You may wonder why we need to store events by minute rather than just storing a
single value representing a sum of events for the current minute. In Reduction,
timers are asynchronous and setting a timer represents the earliest a timer
may fire. This is similar to timers in programming languages like Go
(time.After
) or JavaScript (setTimeout
). Events for the next minute will
arrive before the timer fires for the previous minute.
Each supported language has state specs to handle converting our types to a
binary format and back according to a provided codec (coder/decoder). For a map
of timestamps to integers, we can use the MapSpec
type.
// Handler processes view events and maintains counts per minute for each channel.
// It emits sum events when a minute window closes.
type Handler struct {
// Sink sends aggregated view counts to the configured destination
Sink rxn.Sink[SumEvent]
// CountsByMinute stores the running count of views per minute
CountsByMinute rxn.MapSpec[time.Time, int]
}
In our handler's OnEvent
method we'll load the state, increment
the sum for the event's minute (rounding down), and set a timer
to fire on the next minute.
func (h *Handler) OnEvent(ctx context.Context, subject rxn.Subject, event rxn.KeyedEvent) error {
// Load the map state for counts by minute
state := h.CountsByMinute.StateFor(subject)
// Increment the count for the event's minute
minute := subject.Timestamp().Truncate(time.Minute)
sum, _ := state.Get(minute)
state.Set(minute, sum+1)
// Set a timer to flush the minute's count once we reach the next minute
subject.SetTimer(minute.Add(time.Minute))
return nil
}
Processing Timers
When a timer fires, we'll send the sum value to our sink and remove the obsolete minute bucket from our map.
Let's create an object to handle the JSON serialization.
// The SumEvent is the total number of views for a channel over a time interval
type SumEvent struct {
ChannelID string `json:"channel_id"`
Timestamp time.Time `json:"timestamp"`
Sum int `json:"sum"`
}
And then write the OnTimerExpired
method to send these events to the sink.
func (h *Handler) OnTimerExpired(ctx context.Context, subject rxn.Subject, timestamp time.Time) error {
// Load the map state for counts by minute
state := h.CountsByMinute.StateFor(subject)

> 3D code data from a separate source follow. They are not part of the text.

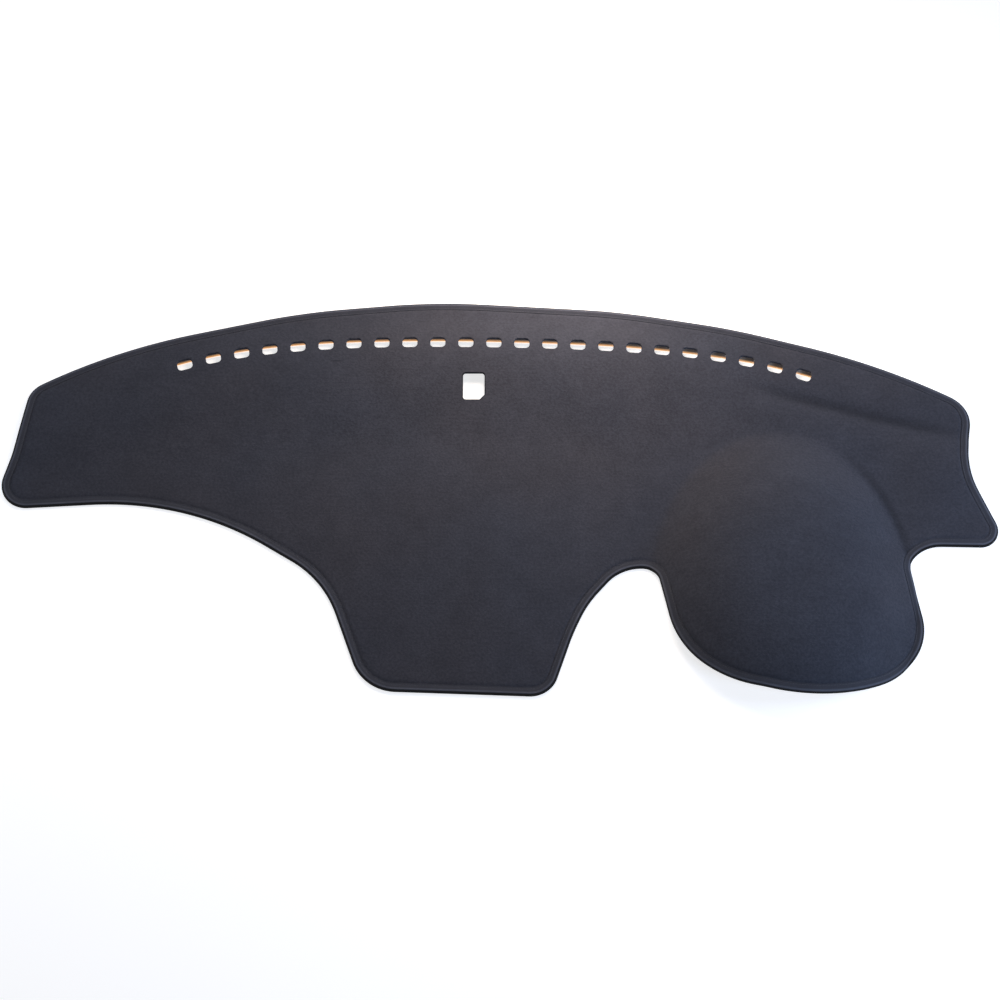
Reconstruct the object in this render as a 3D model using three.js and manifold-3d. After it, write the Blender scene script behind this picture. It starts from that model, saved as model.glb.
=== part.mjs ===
// A dashboard cover mat: one sheet of short-pile felt, moulded to the top of a dashboard,
// with a folded tape sewn round its whole edge. Millimetres, +Z up, the windscreen towards +Y.
// The mat lies on its flat underside, with the middle of its footprint at the origin.
import * as THREE from "three";
import { mergeVertices } from "three/addons/utils/BufferGeometryUtils.js";
import Module from "manifold-3d";

// Overall size of the outline
const MAT_LENGTH = 1404;
const MAT_DEPTH = 617;

// Felt sheet
const SHEET_THICKNESS = 4;
const FELT_COLOUR = 0x3d3e44;
const FELT_ROUGHNESS = 0.95;

// Folded edge tape
const TAPE_WIDTH = 12;
const TAPE_THICKNESS = 0.7;
const TAPE_STANDS_PROUD = 0.4;
const SEWN_GAP = 0.3;
const TAPE_COLOUR = 0x34353b;
const TAPE_ROUGHNESS = 0.85;

// Hood over the instruments: a dome of four quarter ellipses round its crown
const HOOD_X = 402;
const HOOD_Y = -161;
const HOOD_HEIGHT = 56;
const HOOD_LEFT = 190;
const HOOD_RIGHT = 176;
const HOOD_BACK = 255;
const HOOD_FRONT = 208;
const HOOD_FLATNESS = 3.3;

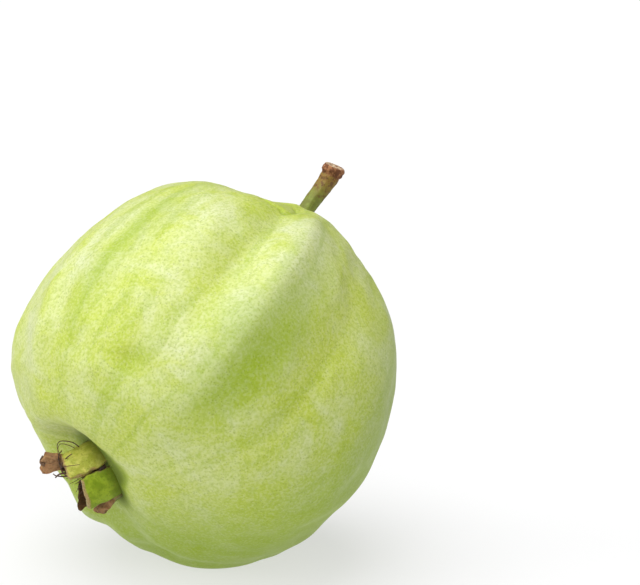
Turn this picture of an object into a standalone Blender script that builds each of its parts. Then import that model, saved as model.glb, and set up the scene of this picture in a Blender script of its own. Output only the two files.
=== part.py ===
"""A green apple guava, picked, lying on its side.

One lobed fruit, its woody stalk, the five sepals that stay on at its blossom end
and the tuft of dried stamens inside them. Lengths below are in millimetres and
angles in degrees. +Z is up and the origin is the middle of the resting spot.
"""
import math
import random

import bmesh
import bpy
import numpy as np

# Scale from the lengths below to Blender's metres
MM = 0.001

# Clear space between neighbouring pieces
GAP = 0.3

# The fruit's own frame: its middle above the resting spot, the direction of its
# stalk end, and the rise of the side that lobe angle 0 faces, which looks along -Y
FRUIT_MIDDLE = (-2.4, 2.2, 51.8)
STALK_END_HEADING = 47.3
STALK_END_RISE = 35.0
FRONT_RISE = 12.0

# Body of the fruit: half its width, half its length, how full it is towards the
# two ends, and how far the belly is pushed out to the side and to the blossom end
GIRTH_RADIUS = 46.5
HALF_LENGTH = 44.5
GIRTH_FULLNESS = 0.90
LENGTH_FULLNESS = 0.92
BELLY_SIDE = 5.5
BELLY_BACK = 5.5

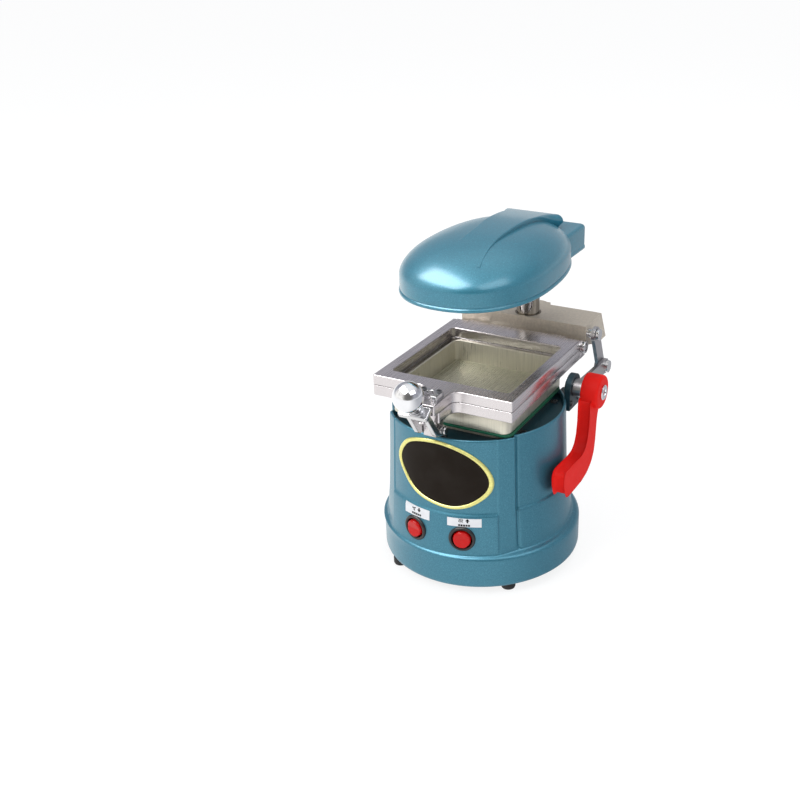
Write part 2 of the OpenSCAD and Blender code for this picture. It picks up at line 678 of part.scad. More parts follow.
module link_stud() color([0.75, 0.75, 0.77]) set_down() {
    xcyl(stud_r, plate_x, link_x1 + 0.4, stud_y, stud_z);
    xcyl(4.4, plate_x, link_x0 - 0.3, stud_y, stud_z);
    xcyl(5.6, link_x1 + 0.3, link_x1 + 3.2, stud_y, stud_z);
}

module handle() color([0.82, 0.05, 0.04]) set_down() difference() {
    union() {
        xcyl(handle_boss_r, handle_x0, handle_x1, shaft_y, shaft_z);
        translate([handle_x0, 0, 0]) rotate([90, 0, 90]) linear_extrude(12)
            polygon([[shaft_y + 3, shaft_z - 12], [shaft_y - 15.6, shaft_z - 3], [32.4, 150],
                [32, 133], [29.5, 120], [25, 111.5], [18, 106.6], [8, 105.4], [-10, 106.6],
                [-24.5, 107.6], [-27.4, 105.6], [-26, 96], [-23.4, 88.6], [-20, 86],
                [-6, 83.8], [14, 83.8], [27, 86.4], [36, 91.5], [41.5, 99], [44, 110],
                [46.5, 133], [51, 143]]);
    }
    xcyl(shaft_r, handle_x0 - 5, handle_x1 - 1, shaft_y, shaft_z);
}

module handle_cap() color([0.85, 0.85, 0.87]) set_down() difference() {
    xcyl(7.2, handle_x1, handle_x1 + 2, shaft_y, shaft_z);
    xcyl(3.2, handle_x1 + 1, handle_x1 + 3, shaft_y, shaft_z);
}

module post_collar() color([0.3, 0.3, 0.32]) set_down() difference() {
    translate([0, post_y, 250]) cylinder(r = 18, h = head_z0 - 1 - 250);
    translate([0, post_y, 240]) cylinder(r = post_r, h = 40);
}

// one point of the oval, drawn in by d and scaled by k
function oval_pt(t, k, d) = [sign(cos(t))*pow(abs(cos(t)), 2/head_pow)*(head_a*k - d),
    head_yc + sign(sin(t))*pow(abs(sin(t)), 2/head_pow)
    *((sin(t) < 0 ? head_bf : head_br)*k - d)];

oval_n = 48;
function oval_at(k, d) = [for (i = [0:oval_n - 1]) oval_pt(360*(i + 0.5)/oval_n, k, d)];

module oval(k, d) polygon(oval_at(k, d));

function dome_z(k) = head_z0 + head_side + head_dome*pow(1 - pow(k, 2.51), 1/1.65);
dome_k = [0.97, 0.9, 0.78, 0.62, 0.42, 0.18];

// the closed dome as stacked ovals, drawn in by d and lowered by drop
module dome(d, z0, drop) {
    levels = concat([[1, z0], [1, head_z0 + head_side - drop]],
        [for (k = dome_k) [k, dome_z(k) - drop]]);
    m = len(levels);
    pts = [for (l = levels) for (p = oval_at(l[0], l[0]*d)) [p[0], p[1], l[1]]];
    polyhedron(points = pts, faces = concat(
        [[for (i = [0:oval_n - 1]) i]],
        [[for (i = [oval_n - 1:-1:0]) (m - 1)*oval_n + i]],
        [for (j = [0:m - 2], i = [0:oval_n - 1]) let (a = j*oval_n + i, b = j*oval_n + (i + 1) % oval_n)
            [a, b + oval_n, b]],
        [for (j = [0:m - 2], i = [0:oval_n - 1]) let (a = j*oval_n + i, b = j*oval_n + (i + 1) % oval_n)
            [a, a + oval_n, b + oval_n]]));
}

// half width of the hood along its length
hood_side = [[27, -46], [23.5, -31], [21.5, -9], [19, 28], [15.8, 70], [14.4, 93],
    [19, 106], [26, 117]];

module hood() intersection() {
    translate([0, 0, head_z0 + 20]) linear_extrude(40)
        polygon(concat(hood_side, [for (i = [len(hood_side) - 1:-1:0])
            [-hood_side[i][0], hood_side[i][1]]]));
    translate([-40, 0, 0]) rotate([90, 0, 90]) linear_extrude(80)
        polygon([[-46, 290], [-46, 299.6], [-30, 304.6], [-8, 308.6], [20, 310.6],
            [50, 309.8], [78, 306.6], [100, 303], [117, 299.4], [117, 288], [60, 286]]);
}

module tail(x, y0, y1, z0, z1, r) {
    box(-x, x, y0, y1 - r, z0, z1);
    box(-x + r, x - r, y0, y1, z0, z1);
    for (s = [-1, 1]) translate([s*(x - r), y1 - r, z0]) cylinder(r = r, h = z1 - z0);
}

module head_cover() color([0.13, 0.37, 0.47]) set_down() difference() {
    union() {
        difference() {
            union() {
                dome(0, head_z0, 0);
                hood();
                tail(tail_half, 88, tail_rear, head_z0, tail_z1, 7);
            }
            dome(head_wall, head_z0 - 1, head_wall);
            tail(tail_half - head_wall, 80, tail_rear - head_wall, head_z0 - 1,
                tail_z1 - head_wall, 4);
        }
        translate([0, post_y, head_z0]) cylinder(r = 21, h = 30);
        // web that ties the pivot boss to the rear wall
        box(-5, 5, post_y, tail_rear - 1, head_z0 + 2, tail_z1 - 1);
    }
    translate([0, post_y, head_z0 - 1]) cylinder(r = 15, h = 25.4);
    translate([0, post_y, head_z0 + 20]) cylinder(r = 12.4, h = 7.8);
}

module head_plate() color([0.7, 0.7, 0.7]) set_down() difference() {
    translate([0, 0, head_z0 + 0.6]) linear_extrude(1.6) oval(1, head_wall + 0.1);
    translate([0, 0, head_z0 - 1]) cylinder(r = dish_r - 1.5, h = 5);
    translate([0, post_y, head_z0 - 1]) cylinder(r = 21.3, h = 5);
    box(-tail_half - 5, tail_half + 5, post_y - 18, 150, head_z0 - 1, head_z0 + 5);
}

module head_screws() color([0.6, 0.6, 0.62]) set_down() for (p = [[-48, -38.5], [48, -38.5], [-50, 48], [50, 48]])
        translate([p[0], p[1], head_z0 - 0.9]) cylinder(r = 2.8, h = 1.5);

module reflector() color([0.85, 0.85, 0.84]) set_down() difference() {
    union() {
        translate([0, 0, head_z0 + 2.2]) cylinder(r = dish_r, h = 1.2);
        translate([0, 0, head_z0 + 3.4]) cylinder(r1 = dish_r, r2 = dish_r - 5, h = 16);
    }
    translate([0, 0, head_z0 + 1]) cylinder(r = dish_r - 1.5, h = 2.4);
    translate([0, 0, head_z0 + 3.39]) cylinder(r1 = dish_r - 1.5, r2 = dish_r - 6.5, h = 14.8);
}

module heater_coil() color([0.35, 0.33, 0.32]) set_down() {
    for (r = [44, 31, 18]) translate([0, 0, head_z0 + 9])
        rotate_extrude() translate([r, 0]) circle(r = 3, $fn = 24);
    for (a = [90, 330, 210]) rotate([0, 0, a]) translate([12, 0, head_z0 + 9])
        rotate([0, 90, 0]) cylinder(r = 1.6, h = 34);
}

module heater_holders() color([0.9, 0.88, 0.82]) set_down() for (a = [30, 150, 270]) rotate([0, 0, a]) {
        translate([31, 0, head_z0 + 12.05]) cylinder(r = 3.4, h = 3);
        translate([31, 0, head_z0 + 12.05]) cylinder(r = 2, h = 6.1);
    }

module head_bush() color([0.72, 0.55, 0.25]) set_down() difference() {
    union() {
        translate([0, post_y, head_z0]) cylinder(r = 15, h = 24.4);
        translate([0, post_y, head_z0 - 0.7]) cylinder(r = 17.6, h = 0.7);
    }
    translate([0, post_y, head_z0 - 2]) cylinder(r = post_r + run, h = 40);
}

module post_screw() color([0.6, 0.6, 0.62]) set_down() translate([0, post_y, post_z1]) cylinder(r = 6, h = 2.6);

body();
base_plate();
base_screws();
feet();
top_deck();
deck_screws();
vacuum_table();
gasket();
chamber();
tray();
impeller_housing();
vacuum_motor();
badge();
badge_trim();
label_vacuum();
label_heat();
bezel_vacuum();
bezel_heat();
rocker_vacuum();
rocker_heat();
power_inlet();
inlet_pins();
post_bracket();
bracket_bolts();
post();
guide_rod();
carriage();
carriage_bush();
frame_screws();
frame_lower();
sheet_seal();
frame_upper();
hinge_pin();
lug_strike();
strike_screws();
latch_pin();
latch_yoke();
knob();
lever_bracket();
lever_screws();
lever_shaft();
crank();
crank_bolt();
link();
link_stud();
handle();
handle_cap();
post_collar();
head_cover();
head_plate();
head_screws();
reflector();
heater_coil();
heater_holders();
head_bush();
post_screw();
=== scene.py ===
"""Dental vacuum former: the dressed model, its stage and its camera.

The frame's own solids carry the mechanism. This script lays a finished surface over each of them:
the enamelled base and head, the satin clamping frames, the perforated tray, the lever and its linkage.
Lengths are millimetres in the base ring's own axes: X to the right, -Y to the front, Z up.
"""
from __future__ import annotations

import json
import logging
from dataclasses import dataclass
from enum import Enum
from typing import Sequence, Union

import bmesh
import bpy
import numpy as np
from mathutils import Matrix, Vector
from mathutils.geometry import tessellate_polygon

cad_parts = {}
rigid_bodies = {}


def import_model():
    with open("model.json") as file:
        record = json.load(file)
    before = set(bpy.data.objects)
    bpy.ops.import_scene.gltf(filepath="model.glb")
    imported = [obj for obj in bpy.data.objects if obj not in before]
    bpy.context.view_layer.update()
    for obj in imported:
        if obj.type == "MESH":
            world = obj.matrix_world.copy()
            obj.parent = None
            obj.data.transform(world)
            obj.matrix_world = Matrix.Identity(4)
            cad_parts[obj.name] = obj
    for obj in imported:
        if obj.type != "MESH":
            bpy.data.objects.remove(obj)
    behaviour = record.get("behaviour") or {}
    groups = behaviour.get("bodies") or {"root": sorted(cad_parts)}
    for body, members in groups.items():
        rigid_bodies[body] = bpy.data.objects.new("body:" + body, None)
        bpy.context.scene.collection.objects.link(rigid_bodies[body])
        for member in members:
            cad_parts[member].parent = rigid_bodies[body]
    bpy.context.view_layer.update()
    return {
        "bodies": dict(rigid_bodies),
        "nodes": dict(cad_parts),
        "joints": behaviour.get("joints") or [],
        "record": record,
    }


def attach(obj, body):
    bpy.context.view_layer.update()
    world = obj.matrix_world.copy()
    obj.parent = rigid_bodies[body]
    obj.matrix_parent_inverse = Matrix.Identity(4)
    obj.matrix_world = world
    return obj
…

// Emit the sums for every earlier minute bucket
for minute, sum := range state.All() {
if minute.Before(timestamp) {
// Emit the count for the minute
h.Sink.Collect(ctx, SumEvent{
ChannelID: string(subject.Key()),
Timestamp: minute,
Sum: sum,
})
// Clean up the emitted minute entry
state.Delete(minute)
}
}
return nil
}
Testing
You may have spotted opportunities for unit test in our handler implementation
but the most interesting parts of a Reduction job are how the callbacks and
state mutations work together to produce our final output. We can test how the
handler will work with a production Reduction cluster by using the
topology.TestRun
utility. This utility invokes the reduction test
command
with a list of test events to process with the handler. When all the events have
been processed, we can inspect an in-memory sink to see what events we would
have sent.
Our Handler's Sink
member is an interface that allows us to collect our
SumEvent
events (connectors.SinkRuntime[SumEvent]
). When testing we can use
Reduction's memory sink type to record sink events rather than having the
cluster handle them. Let's start the test by setting up our job.
job := &topology.Job{}
source := embedded.NewSource(job, "Source", &embedded.SourceParams{
KeyEvent: tumblingwindow.KeyEvent,
})
memorySink := memory.NewSink[tumblingwindow.SumEvent](job, "Sink")
operator := topology.NewOperator(job, "Operator", &topology.OperatorParams{
Handler: func(op *topology.Operator) rxn.OperatorHandler {
return &tumblingwindow.Handler{
Sink: memorySink,
CountsByMinute: topology.NewMapSpec(op, "CountsByMinute", rxn.ScalarMapCodec[time.Time, int]{}),
}
},
})
source.Connect(operator)
operator.Connect(memorySink)
In our "test run" we'll add a some view events for a channel and advance the watermark.
tr := job.NewTestRun()
addViewEvent(tr, "channel", "2025-01-01T00:01:00Z")
addViewEvent(tr, "channel", "2025-01-01T00:01:30Z")
addViewEvent(tr, "channel", "2025-01-01T00:01:59Z")
addViewEvent(tr, "channel", "2025-01-01T00:02:10Z")
addViewEvent(tr, "channel", "2025-01-01T00:03:01Z")
tr.AddWatermark()
tr.Run()
In stream processing, a watermark indicates that all events up to a certain timestamp have been processed. When we advance the watermark in testing, we're simulating the passage of time and allowing timers to fire.
And then we check the memory sink for the events we expect to have been emitted.
assert.Equal(t, []tumblingwindow.SumEvent{
{ChannelID: "channel", Timestamp: mustParseTime("2025-01-01T00:01:00Z"), Sum: 3},
{ChannelID: "channel", Timestamp: mustParseTime("2025-01-01T00:02:00Z"), Sum: 1},
}, memorySink.Records)
You might wonder why we get a closed window for minute 2 but not minute 3 in this test. The window for minute three is still open because, according to event time, more events may arrive to fill that window.
Wrapping Up
Tumbling windows are a good introduction to stateful processing with timers. They're pretty simple and can be thought of as batching aggregations by key. However they can also accommodate complex aggregation and filtering logic within the windows.